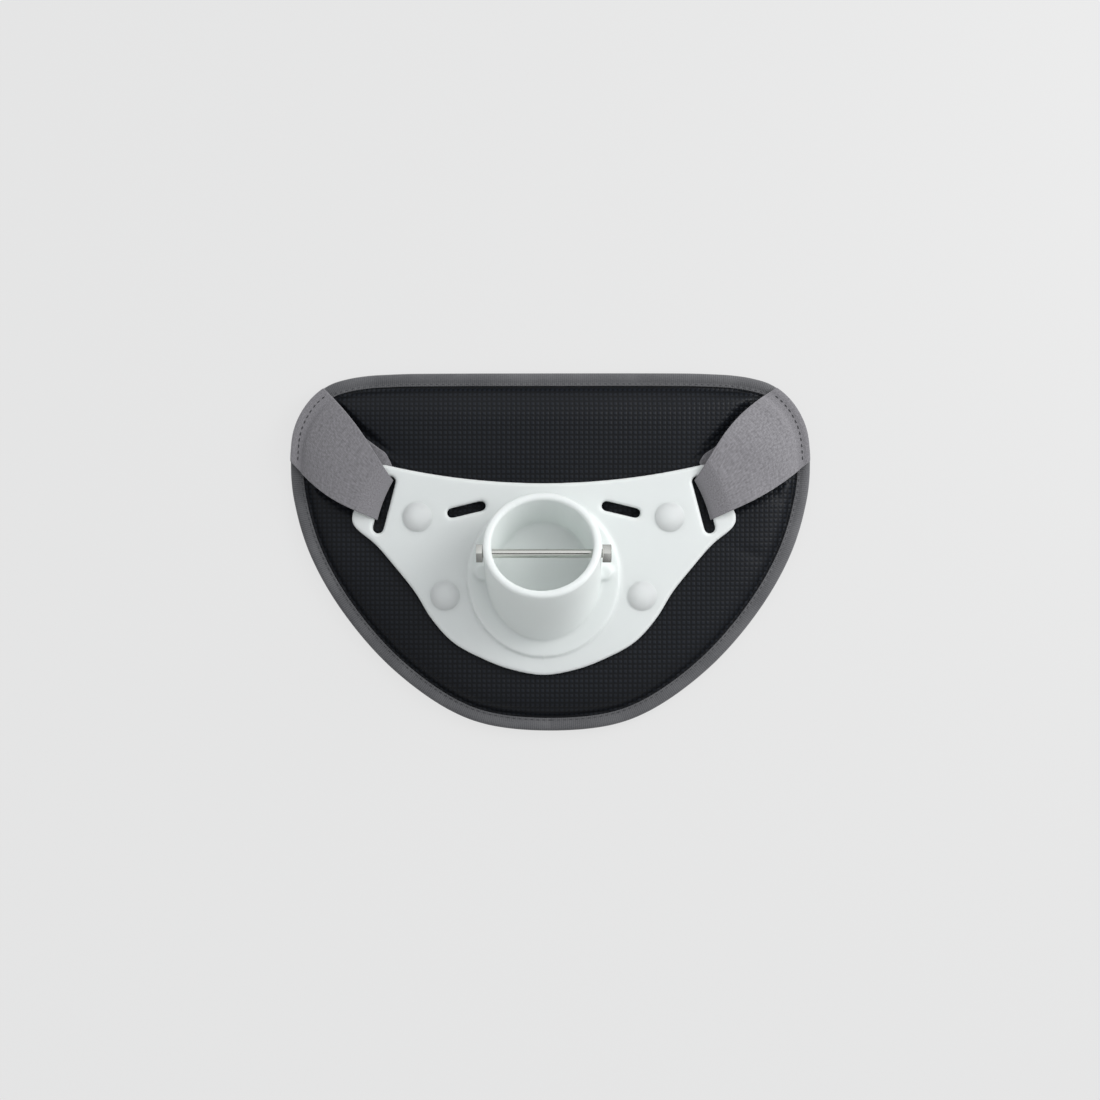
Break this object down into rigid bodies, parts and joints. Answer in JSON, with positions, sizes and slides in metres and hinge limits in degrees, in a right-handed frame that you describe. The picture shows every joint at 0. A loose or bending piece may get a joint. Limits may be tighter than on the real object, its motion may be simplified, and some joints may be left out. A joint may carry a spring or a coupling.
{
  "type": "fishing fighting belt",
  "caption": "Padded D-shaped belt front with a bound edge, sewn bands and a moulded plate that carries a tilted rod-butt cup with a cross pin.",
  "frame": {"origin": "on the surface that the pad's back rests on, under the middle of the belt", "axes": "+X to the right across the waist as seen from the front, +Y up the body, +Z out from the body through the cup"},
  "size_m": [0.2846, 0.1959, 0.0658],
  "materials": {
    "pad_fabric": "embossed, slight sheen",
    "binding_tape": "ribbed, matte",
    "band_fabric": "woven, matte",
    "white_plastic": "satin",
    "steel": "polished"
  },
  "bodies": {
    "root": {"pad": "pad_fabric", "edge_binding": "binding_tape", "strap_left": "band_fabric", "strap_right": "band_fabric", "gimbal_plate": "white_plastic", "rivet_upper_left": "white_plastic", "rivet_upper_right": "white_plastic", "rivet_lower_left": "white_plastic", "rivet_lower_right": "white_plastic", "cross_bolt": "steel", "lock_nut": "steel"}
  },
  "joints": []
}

---------------

DIRECTIONS FOR THIS TASK: Output all of the data again. Match it exactly.

FINISHED ANSWER:
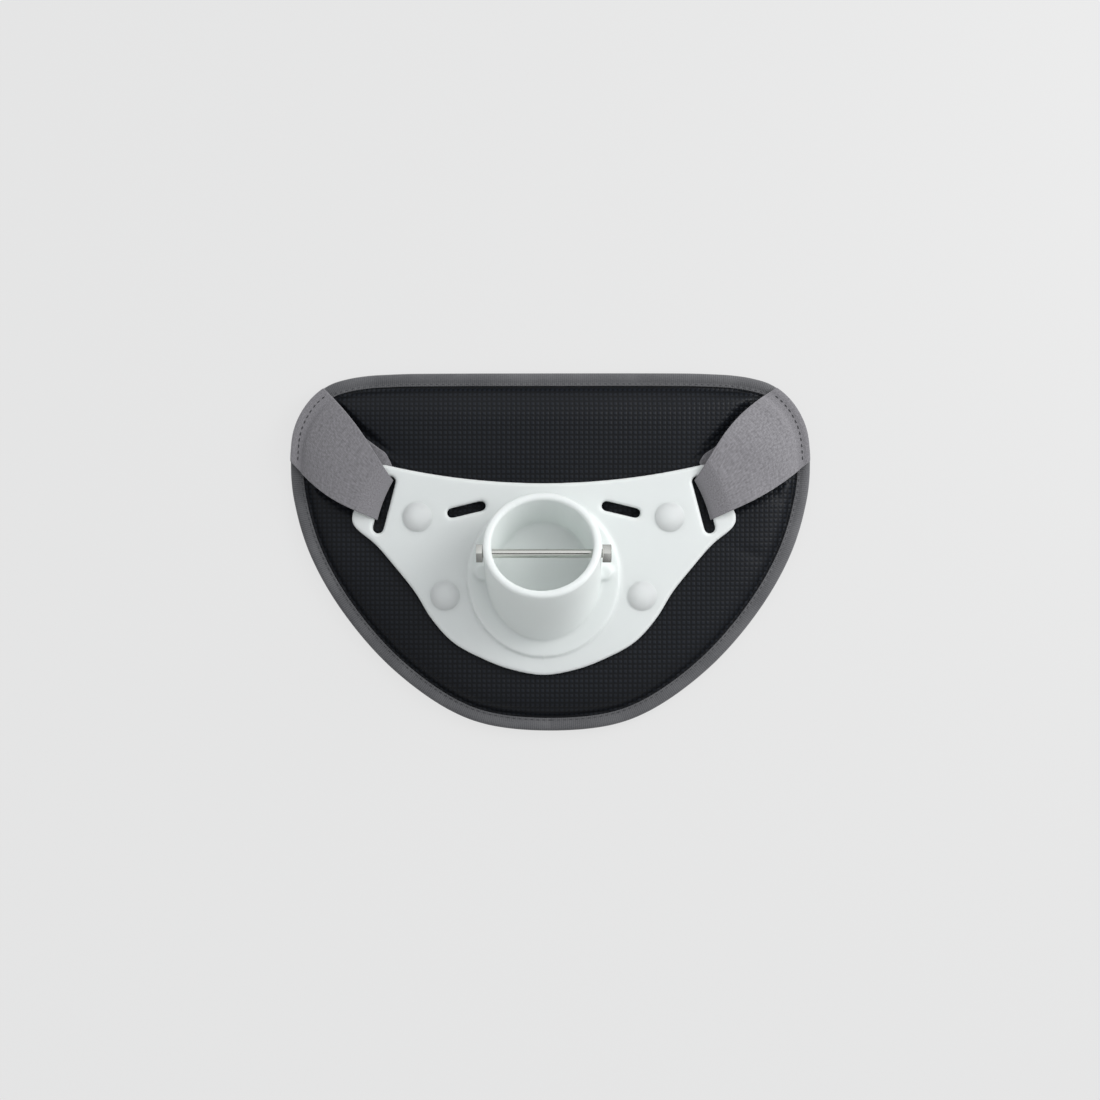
Break this object down into rigid bodies, parts and joints. Answer in JSON, with positions, sizes and slides in metres and hinge limits in degrees, in a right-handed frame that you describe. The picture shows every joint at 0. A loose or bending piece may get a joint. Limits may be tighter than on the real object, its motion may be simplified, and some joints may be left out. A joint may carry a spring or a coupling.
{
  "type": "fishing fighting belt",
  "caption": "Padded D-shaped belt front with a bound edge, sewn bands and a moulded plate that carries a tilted rod-butt cup with a cross pin.",
  "frame": {"origin": "on the surface that the pad's back rests on, under the middle of the belt", "axes": "+X to the right across the waist as seen from the front, +Y up the body, +Z out from the body through the cup"},
  "size_m": [0.2846, 0.1959, 0.0658],
  "materials": {
    "pad_fabric": "embossed, slight sheen",
    "binding_tape": "ribbed, matte",
    "band_fabric": "woven, matte",
    "white_plastic": "satin",
    "steel": "polished"
  },
  "bodies": {
    "root": {"pad": "pad_fabric", "edge_binding": "binding_tape", "strap_left": "band_fabric", "strap_right": "band_fabric", "gimbal_plate": "white_plastic", "rivet_upper_left": "white_plastic", "rivet_upper_right": "white_plastic", "rivet_lower_left": "white_plastic", "rivet_lower_right": "white_plastic", "cross_bolt": "steel", "lock_nut": "steel"}
  },
  "joints": []
}